# What you are asked to do:
Each line of the material must be returned exactly.

# Material shown:
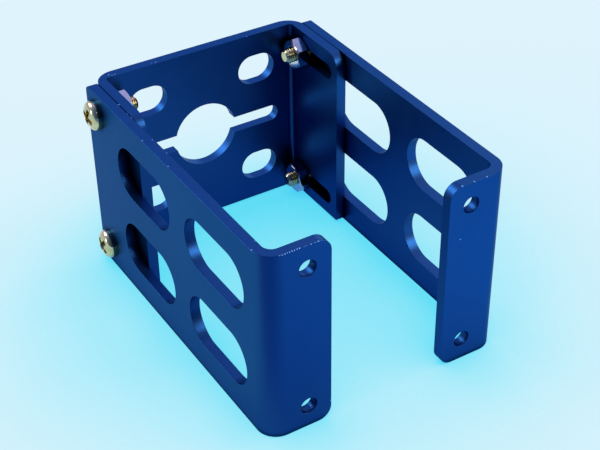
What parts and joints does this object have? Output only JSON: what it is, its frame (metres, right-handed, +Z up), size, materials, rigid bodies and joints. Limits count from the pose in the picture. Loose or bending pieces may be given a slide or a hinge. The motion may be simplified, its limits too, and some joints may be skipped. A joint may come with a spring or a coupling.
{
  "type": "sheet aluminium device holder",
  "caption": "Open holder of folded blue aluminium plates: two windowed arms with inward front flanges, bolted to a back channel with a round bore and slots.",
  "frame": {"origin": "on the surface the holder stands on, in the middle of its width and depth", "axes": "+X to the right across the holder, +Y from the front flanges to the back web, +Z up"},
  "size_m": [0.052, 0.0654, 0.038],
  "materials": {
    "blue_anodised": "satin deep blue anodising over machined and folded sheet",
    "screw_steel": "bright nickel plate",
    "nut_steel": "bright zinc plate"
  },
  "bodies": {
    "root": {"back_channel": "blue_anodised", "left_arm": "blue_anodised", "right_arm": "blue_anodised", "left_upper_screw": "screw_steel", "left_upper_nut": "nut_steel", "left_lower_screw": "screw_steel", "left_lower_nut": "nut_steel", "right_upper_screw": "screw_steel", "right_upper_nut": "nut_steel", "right_lower_screw": "screw_steel", "right_lower_nut": "nut_steel"}
  },
  "joints": []
}
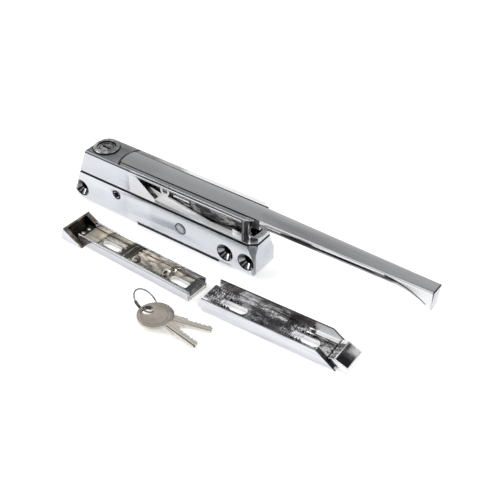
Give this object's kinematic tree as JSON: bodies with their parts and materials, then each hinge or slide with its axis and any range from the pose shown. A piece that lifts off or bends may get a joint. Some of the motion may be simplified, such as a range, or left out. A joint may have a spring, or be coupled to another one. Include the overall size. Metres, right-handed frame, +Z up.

# Solution for this problem:
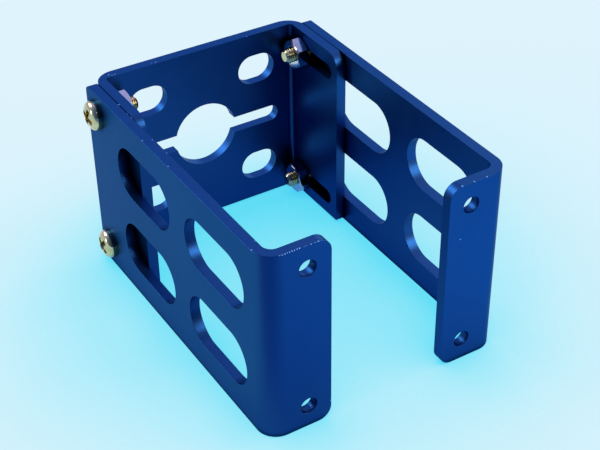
What parts and joints does this object have? Output only JSON: what it is, its frame (metres, right-handed, +Z up), size, materials, rigid bodies and joints. Limits count from the pose in the picture. Loose or bending pieces may be given a slide or a hinge. The motion may be simplified, its limits too, and some joints may be skipped. A joint may come with a spring or a coupling.
{
  "type": "sheet aluminium device holder",
  "caption": "Open holder of folded blue aluminium plates: two windowed arms with inward front flanges, bolted to a back channel with a round bore and slots.",
  "frame": {"origin": "on the surface the holder stands on, in the middle of its width and depth", "axes": "+X to the right across the holder, +Y from the front flanges to the back web, +Z up"},
  "size_m": [0.052, 0.0654, 0.038],
  "materials": {
    "blue_anodised": "satin deep blue anodising over machined and folded sheet",
    "screw_steel": "bright nickel plate",
    "nut_steel": "bright zinc plate"
  },
  "bodies": {
    "root": {"back_channel": "blue_anodised", "left_arm": "blue_anodised", "right_arm": "blue_anodised", "left_upper_screw": "screw_steel", "left_upper_nut": "nut_steel", "left_lower_screw": "screw_steel", "left_lower_nut": "nut_steel", "right_upper_screw": "screw_steel", "right_upper_nut": "nut_steel", "right_lower_screw": "screw_steel", "right_lower_nut": "nut_steel"}
  },
  "joints": []
}
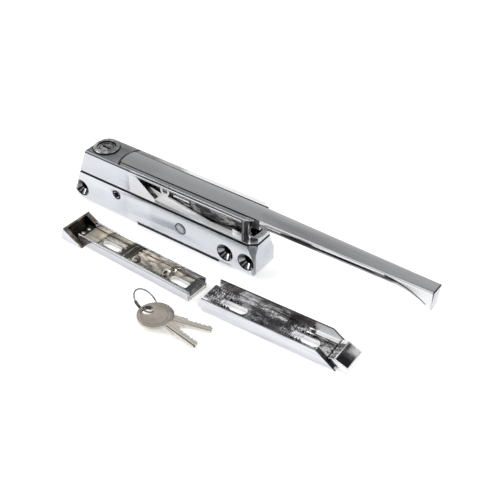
Give this object's kinematic tree as JSON: bodies with their parts and materials, then each hinge or slide with its axis and any range from the pose shown. A piece that lifts off or bends may get a joint. Some of the motion may be simplified, such as a range, or left out. A joint may have a spring, or be coupled to another one. Include the overall size. Metres, right-handed frame, +Z up.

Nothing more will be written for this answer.